- Born: Dmitry Nikolayevich Kopylov 2 March 1988 (age 38) Krasnoye Pole, Chelyabinsk Oblast, RSFSR
- Other name: "The Youth Maniac"
- Convictions: Murder x5 Attempted murder x2 Rape
- Criminal penalty: 10 years

Details
- Victims: 5
- Span of crimes: 2004–2005
- Country: Russia
- State: Chelyabinsk
- Date apprehended: September 2005

= Dmitry Kopylov =

Russian serial killer

Dmitry Nikolayevich Kopylov (Дмитрий Николаевич Копылов; born 2 March 1988), known as The Youth Maniac (Маньяк-малолетка), is a Russian serial killer and rapist who killed four women and one man around the Chelyabinsk Oblast from 2004 to 2005. He is noted for the fact that he committed all of his crimes before reaching the age of majority and that he is one of the youngest serial killers in modern Russian history.

== Biography ==
Dmitry Nikolayevich Kopylov was born on 2 March 1988, in the village of Krasnoye Pole, Chelyabinsk Oblast. The only son of poor alcoholics, Kopylov's mother died from heart failure in the early 1990s, and not long after, Kopylov's father was reported for encouraging his son to drink alcohol. As a result, the young boy was taken away by social services and put in an orphanage.

During his stay there, Kopylov became increasingly impulsive and violent, leading to him being repeatedly disciplined by staff for committing various crimes and gaining a reputation as a bully. According to his father, he would often bring kittens and hamsters from the local market, which he would then torture to death.

Kopylov eventually dropped out of school after completing the fifth grade, but as he was fond of reading, he was considered one of the most erudite children in the orphanage. In the early 2000s, Dmitry's father recovered from his alcohol addiction and filed a court lawsuit to have his parental rights reinstated. The lawsuit proved successful, and Kopylov was allowed to move in with his father, who at the time lived in the Sosnovsky District.

== Murders ==
The murders began in June 2004. As victims, Kopylov chose single women he spotted in deserted areas near forest parks, whom he then threatened at gunpoint and attacked with knives, stones, pieces of metal rods, pipes and animal bones. All of his victims were subjected to violent sexual acts, with one of them having a lit cigarette burned on her genitalia.

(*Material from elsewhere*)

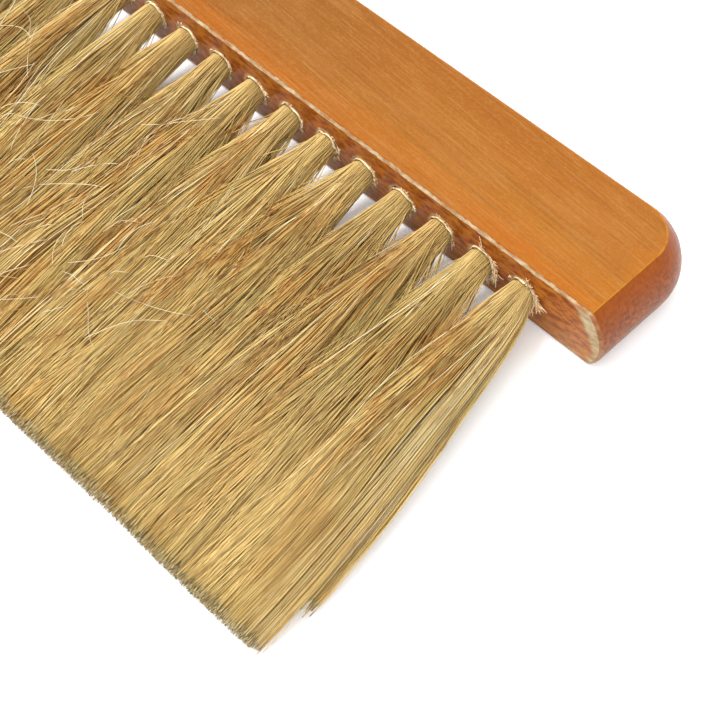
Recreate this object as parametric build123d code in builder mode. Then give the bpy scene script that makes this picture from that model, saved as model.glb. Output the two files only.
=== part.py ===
"""Bee brush lying flat: a varnished wooden handle with one row of bristle tufts in its edge.

Millimetres, +Z up. +X runs along the handle towards its square-cut end and the bristles
run along -Y. The origin is the middle of the bounding box, on the resting surface.
"""

from build123d import *
import os

os.makedirs("parts", exist_ok=True)

# ---- Driving dimensions ---------------------------------------------------------------

overall_length = 360.0
thickness = 13.0
crease_width = 20.7  # flat top face, from the bristle face to the back crease
edge_bulge = 2.45  # how far the rounded edge stands out past the crease
edge_chamfer = 0.5  # all round the bristle face
crease_radius = 0.5  # the creases are rubbed down a little
end_corner_radius = 6.5  # back corner at the square-cut end, seen from above

brush_length = 238.0  # the straight stretch that carries the tufts
cove_radius = 5.5  # step from the bristle face into the grip
neck_dip = 1.6  # how far the back edge dips at the neck
tail_dip = 2.2  # and at the tail
neck_run = 30.0  # from the cove to the narrowest place
belly_run = 72.0  # from the cove to the fullest place of the grip
hang_hole_diameter = 7.0
hang_hole_chamfer = 0.5

tuft_count = 26
tuft_pitch = 8.5
first_tuft_inset = 13.2  # first hole's centre, from the end crease
tuft_hole_diameter = 5.0
tuft_hole_depth = 9.5
tuft_clearance = 0.05  # all round the folded root in its hole
bristle_length = 65.7  # from the bristle face to the cut tips

wire_thickness = 0.6  # flattened staple wire
staple_width = 4.4  # across the two legs
staple_crown_depth = 6.5  # from the bristle face to the top of the crown
staple_bite = 2.0  # how far the legs go into the wood below the hole

# The fan of bristles: distance from the face, height of its middle, and its thickness.
fan_start = (0.0, 6.5, 4.8)
fan_merged = (22.0, 5.6, 4.8)
fan_tips = (bristle_length, 1.95, 3.6)
merged_width = 8.4  # a hair less than the pitch, so that neighbours stay apart
end_spread_merged = 8.2  # outward reach of the two end fans, from the hole's centre
end_spread_tips = 14.2

# ---- Places worked out from them ------------------------------------------------------

end_x = overall_length / 2 - edge_bulge  # crease of the square-cut end
tail_x = -overall_length / 2 + edge_bulge  # crease of the grip's round end
face_y = (bristle_length - crease_width - edge_bulge) / 2  # bristle face
back_y = face_y + crease_width  # back crease
mid_z = thickness / 2
shoulder_x = end_x - brush_length
tuft_xs = [end_x - first_tuft_inset - number * tuft_pitch for number in range(tuft_count)]

belly_y = face_y + edge_bulge  # the belly's rounded edge is flush with the bristle face
tail_width = (back_y - tail_dip) - (belly_y + tail_dip)
tail_radius = tail_width / 2
hang_hole_x = tail_x + tail_radius
hang_hole_y = belly_y + tail_dip + tail_radius


def face_plane(x, z=mid_z):
    """A plane on the bristle face, with its normal out along the bristles."""
    return Plane(origin=(x, face_y, z), x_dir=(1, 0, 0), z_dir=(0, -1, 0))


def double_bend(start, end, heading):
    """Two arcs from start to end that leave and arrive along the same heading."""
    middle = ((start[0] + end[0]) / 2, (start[1] + end[1]) / 2)
    first = TangentArc(start, middle, tangent=heading)
    TangentArc(middle, end, tangent=first % 1)


# ---- Handle: one piece of wood --------------------------------------------------------

towards_tail = (-1, 0)
towards_end = (1, 0)
back_corner = (end_x - end_corner_radius, back_y)
neck_back = (shoulder_x - neck_run, back_y - neck_dip)
belly_back = (shoulder_x - belly_run, back_y)
tail_back = (hang_hole_x, back_y - tail_dip)
tail_point = (tail_x, hang_hole_y)
tail_front = (hang_hole_x, belly_y + tail_dip)
belly_front = (shoulder_x - belly_run, belly_y)
cove_end = (shoulder_x - cove_radius, face_y + cove_radius)

with BuildPart() as handle:
    # The crease runs from the bristle face round the end, the back and the grip.
    with BuildLine() as crease:
        Line((end_x, face_y), (end_x, back_y - end_corner_radius))
        TangentArc((end_x, back_y - end_corner_radius), back_corner, tangent=(0, 1))
        Line(back_corner, (shoulder_x, back_y))
        double_bend((shoulder_x, back_y), neck_back, towards_tail)
        double_bend(neck_back, belly_back, towards_tail)
        double_bend(belly_back, tail_back, towards_tail)
        TangentArc(tail_back, tail_point, tangent=towards_tail)
        TangentArc(tail_point, tail_front, tangent=(0, -1))
        double_bend(tail_front, belly_front, towards_end)
        double_bend(belly_front, cove_end, towards_end)
        TangentArc(cove_end, (shoulder_x, face_y), tangent=towards_end)
    with BuildSketch():
        with BuildLine():
            add(crease.line)
            Line((shoulder_x, face_y), (end_x, face_y))
        make_face()
    extrude(amount=thickness)

    # The rounded edge: a shallow bow that meets both flat faces at a crisp crease.
    with BuildSketch(face_plane(end_x, 0)):
        with BuildLine():
            ThreePointArc((0, 0), (edge_bulge, mid_z), (0, thickness))
            Polyline((0, thickness), (-edge_bulge, thickness), (-edge_bulge, 0), (0, 0))
        make_face()
    sweep(path=crease.wire())

    # A worn chamfer runs all round the bristle face, and both creases are rubbed down.
    chamfer(edges().filter_by_position(Axis.Y, face_y, face_y), length=edge_chamfer)
    flats = faces().filter_by(Axis.Z).sort_by(Axis.Z)
    outlines = flats[0].outer_wire().edges() + flats[-1].outer_wire().edges()
    behind_chamfer = face_y + edge_chamfer + 0.01
    fillet([edge for edge in outlines if edge.center().Y > behind_chamfer], radius=crease_radius)

    # Blind holes for the tufts, with two small slits where each staple bites.
    with Locations([face_plane(x) for x in tuft_xs]):
        Hole(radius=tuft_hole_diameter / 2, depth=tuft_hole_depth)
    with BuildSketch(face_plane(0).offset(-tuft_hole_depth)):
        for x in tuft_xs:
            for side in (-1, 1):
                with Locations((x, side * (staple_width - wire_thickness) / 2)):
                    Rectangle(wire_thickness, wire_thickness)
    extrude(amount=-staple_bite, mode=Mode.SUBTRACT)

    # The hanging hole near the round end of the grip.
    with Locations((hang_hole_x, hang_hole_y, thickness)):
        Hole(radius=hang_hole_diameter / 2, depth=thickness)
    hole_rims = edges().filter_by(GeomType.CIRCLE).filter_by(
        lambda rim: abs(rim.radius - hang_hole_diameter / 2) < 0.01
    )
    chamfer(hole_rims, length=hang_hole_chamfer)

handle.part.label = "handle"
export_step(handle.part, "parts/handle.step")


# ---- Staples: one flattened wire anchor in each hole ----------------------------------


def make_staple(x):
    """A U of flattened wire: its crown lies in the fold, its legs bite into the wood."""
    crown = -staple_crown_depth
    tips = -(tuft_hole_depth + staple_bite)
    with BuildPart() as staple:
        with BuildSketch(Plane(origin=(x, face_y, mid_z), x_dir=(0, 0, 1), z_dir=(1, 0, 0))):
            with BuildLine():
                half = staple_width / 2
                inner = half - wire_thickness
                Polyline(
                    (-half, tips),
                    (-half, crown),
                    (half, crown),
                    (half, tips),
                    (inner, tips),
                    (inner, crown - wire_thickness),
                    (-inner, crown - wire_thickness),
                    (-inner, tips),
                    (-half, tips),
                )
            make_face()
        extrude(amount=wire_thickness / 2, both=True)
    return staple.part


staples = [make_staple(x) for x in tuft_xs]
with BuildPart() as anchor_staples:
    for staple in staples:
        add(staple)

anchor_staples.part.label = "anchor_staples"
export_step(anchor_staples.part, "parts/anchor_staples.step")


# ---- Tufts: a folded bundle of bristle in each hole -----------------------------------


def fan_width_and_shift(number, distance):
    """Width of a fan and how far its middle stands off its hole, at this distance."""
    half = merged_width / 2
    outward = {0: 1, tuft_count - 1: -1}.get(number, 0)
    if outward == 0:
        return merged_width, 0.0
    reach = end_spread_merged if distance < bristle_length else end_spread_tips
    return half + reach, outward * (reach - half) / 2


def make_tuft(number, staple):
    """A folded root that fills the hole, and the bristles that fan out of it."""
    x = tuft_xs[number]
    root_diameter = tuft_hole_diameter - 2 * tuft_clearance
    root_depth = tuft_hole_depth - tuft_clearance
    with BuildPart() as tuft:
        with BuildSketch(face_plane(x)):
            Circle(root_diameter / 2)
        extrude(amount=-root_depth)

        with BuildSketch(face_plane(x)):
            RectangleRounded(fan_start[2], fan_start[2], fan_start[2] / 2 - 0.1)
        for distance, height, depth in (fan_merged, fan_tips):
            width, shift = fan_width_and_shift(number, distance)
            with BuildSketch(face_plane(x + shift, height).offset(distance)):
                RectangleRounded(width, depth, depth / 2 - 0.2)
        loft(ruled=True)
        add(staple, mode=Mode.SUBTRACT)
    return tuft.part


for number in range(tuft_count):
    tuft_part = make_tuft(number, staples[number])
    tuft_part.label = f"tuft_{number + 1:02d}"
    export_step(tuft_part, f"parts/tuft_{number + 1:02d}.step")
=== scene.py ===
"""The looks of a bee brush that lies flat on a pale table: bristles, splinters, wood and light.

Metres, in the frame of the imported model: +X towards the square-cut end, the bristles along
-Y, +Z up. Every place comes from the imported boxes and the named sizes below.
"""

import math

import bpy
import numpy as np
from mathutils import Matrix, Vector


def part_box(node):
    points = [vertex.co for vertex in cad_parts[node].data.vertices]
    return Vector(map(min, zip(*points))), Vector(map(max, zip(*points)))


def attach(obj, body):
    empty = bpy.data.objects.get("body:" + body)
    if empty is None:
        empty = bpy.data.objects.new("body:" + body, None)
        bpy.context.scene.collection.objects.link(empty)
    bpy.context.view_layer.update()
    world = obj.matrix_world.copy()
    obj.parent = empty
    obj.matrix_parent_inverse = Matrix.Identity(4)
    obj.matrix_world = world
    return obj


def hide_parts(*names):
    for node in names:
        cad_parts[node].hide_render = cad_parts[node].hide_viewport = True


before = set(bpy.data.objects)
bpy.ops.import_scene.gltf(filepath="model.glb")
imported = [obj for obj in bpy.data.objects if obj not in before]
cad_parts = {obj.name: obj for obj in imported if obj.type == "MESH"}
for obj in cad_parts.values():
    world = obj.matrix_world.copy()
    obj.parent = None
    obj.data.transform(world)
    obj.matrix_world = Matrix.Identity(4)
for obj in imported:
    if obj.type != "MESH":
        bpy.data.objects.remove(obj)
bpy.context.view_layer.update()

MM = 0.001

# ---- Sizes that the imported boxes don't say ----------------------------------------------

EDGE_BULGE = 2.45 * MM  # the rounded edge, past the crease
BRUSH_LENGTH = 238.0 * MM  # the straight stretch that carries the tufts
TUFT_PITCH = 8.5 * MM
HOLE_RADIUS = 2.5 * MM
ROOT_RADIUS = 2.15 * MM  # of the bundle where it leaves its hole
FOLD_DEPTH = 7.6 * MM  # how deep the bristles go before they fold over the staple

# ---- Places from the frame ---------------------------------------------------------------

handle_low, handle_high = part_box("handle")
second_low, second_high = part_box("tuft_02")
tuft_names = sorted(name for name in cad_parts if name.startswith("tuft_"))
TOP_Z = handle_high.z
MID_Z = TOP_Z / 2
END_X = handle_high.x - EDGE_BULGE
TIP_Y = second_low.y
FIRST_X = (second_low.x + second_high.x) / 2 + TUFT_PITCH
FACE_Y = handle_low.y
BRISTLE_LENGTH = FACE_Y - TIP_Y
tuft_xs = [FIRST_X - index * TUFT_PITCH for index in range(len(tuft_names))]


# ---- Colours and shader graphs --------------------------------------------------------


def colour(red, green, blue, gain=1.0):
    """A display colour of 0 to 255 as linear light, times a gain."""
    linear = [((c / 255 + 0.055) / 1.055) ** 2.4 if c > 10 else c / 255 / 12.92 for c in (red, green, blue)]
    return (*[min(c * gain, 1.0) for c in linear], 1.0)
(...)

Kopylov's first victim was a 40-year-old woman he confronted near some railroad tracks, whom he hit on the head with a stone and then stabbed multiple times with a knife. After she died, he stole her jewellery and personal items. In January 2005, he struck a 40-year-old woman on the head, but she fiercely resisted him and began to shout, forcing Kopylov to simply steal her items and flee. This victim later provided a description of her attacker to the authorities.

In May of that year, Kopylov attacked a 33-year-old woman in the woods, but despite his threats, the victim fiercely resisted him and managed to escape. The following month, Kopylov stabbed to death a 66-year-old pensioner, inflicting several stab wounds to her chest and head. In July, he killed a 20-year-old woman by beating her to death with rebar.

A month later, Kopylov attacked a 76-year-old woman in the woods near a ski lodge in the Kurchatovsky District. He stabbed the woman 30 times, and after she died, he stole her jewellery and attempted to flee. The killing was witnessed by an elderly goat herder who attempted to flee to safety, but Kopylov caught up with him and stabbed him to death as well.

== Trial and aftermath ==
The murders caused a great public outcry, as a result of which the local prosecutor's office partnered up with the regional prosecutor's office in order to catch the perpetrator. Investigators established early on that the killer was likely underage, judging from the descriptions given by surviving victims. As a known troublemaker with a criminal record, Kopylov was immediately considered a suspect.

In September 2005, the two surviving victims were shown five photos depicting known teenage criminals in an attempt to possibly identify their attacker - when they looked at Kopylov's photo, both claimed that it was him. Not long after, he was detained at his father's house and lodged in a local jail. Although he scrupulously destroyed evidence from the crime scenes, Kopylov voluntarily confessed to the murders and assaults.

Shortly after his confession, Kopylov was ordered to undergo a psychiatric evaluation, the results of which determined that he was sane to stand trial. On 4 August 2006, the Chelyabinsk Regional Court found Kopylov guilty on all charges and sentenced him to 10 years imprisonment, the maximum penalty available for juvenile offenders in Russia.

Kopylov was released in the mid-2010s after serving his entire prison sentence.

== LBO pedophile case ==

In 2020 , a young man named Dmitry Kopylov was arrested in a pedophile network case. Kopylov, under nick name Lover Boy Only (LBO) kidnapped a kid with attempt of murder. Kopylov was sentenced to 19 years imprisonment.

However, this appears to be not Dmitry Nikolayevich Kopylov but a different person with a similar name, as the Dmitry Kopylov in the LBO case is reported to have been 26 years of age in 2020.